A Greyhound of a Girl ISBN: 9781407129334
Published by Marion Lloyd Books, 2011
I can't tell you how much I enjoyed this book! It's the best thing I've read in a long time, and is one of those books that is equally at home in adult hands as in children's. Mary is 12. She lives in Dublin in the midst of a loving family, but her grandmother, Emer, is in hospital, dying, and she and everyone else knows it. Mary, her mother, Scarlett, and Emer are very close, and when Mary meets a strange woman one day, there is something vaguely familiar about her. Not only that, there is something distinctly odd too: she shimmers and seems to go in and out of focus. When Mary tells her mum that she has met this woman called Tansy, mum is shocked. Her grandmother was called Tansy. When Mary and Scarlett both meet Tansy, they are hardly surprised to discover she is a ghost, and is, in fact, Emer's mother.
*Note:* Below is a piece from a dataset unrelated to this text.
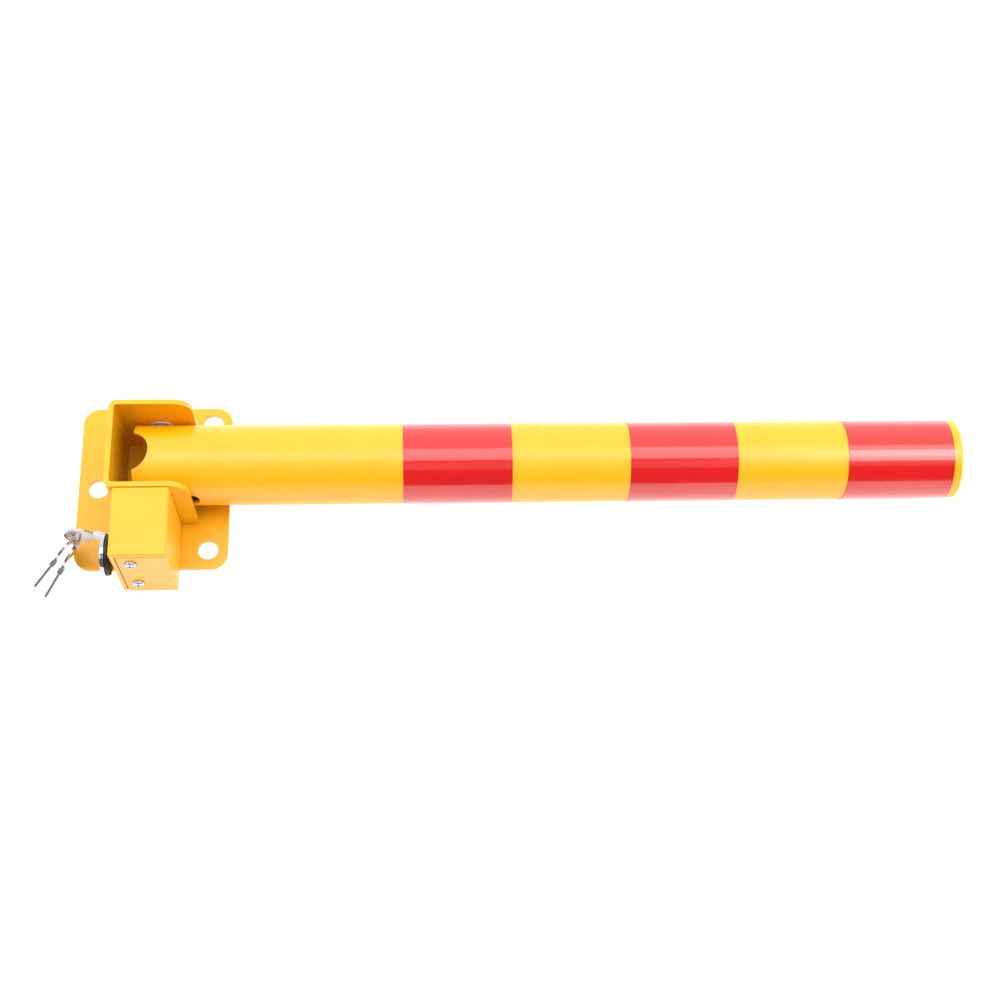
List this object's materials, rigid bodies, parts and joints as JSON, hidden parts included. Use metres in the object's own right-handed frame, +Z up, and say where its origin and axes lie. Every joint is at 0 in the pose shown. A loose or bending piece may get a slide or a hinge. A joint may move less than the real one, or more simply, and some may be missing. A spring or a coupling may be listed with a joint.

She died when Emer was only 3, and she has 'hung around' to make sure Emer is all right. In a series of flashbacks from 1928 to the present, told by Scarlett, Emer and Tansy, we learn about life on the farm near Enniscorthy, and Mary comes to a fuller realisation about her family, its tragedies and its joys. The book is full of humour and fun, and witty dialogue which makes the sad theme more poignant in a way, and deeply moving. In a wonderful denouement, the four women drive south in Scarlett's car to see the old farmhouse and some of the places important to them, and Emer is made to realise that death with her mother by her side is not so bad after all. A brilliant, funny, sophisticated, inspiring book.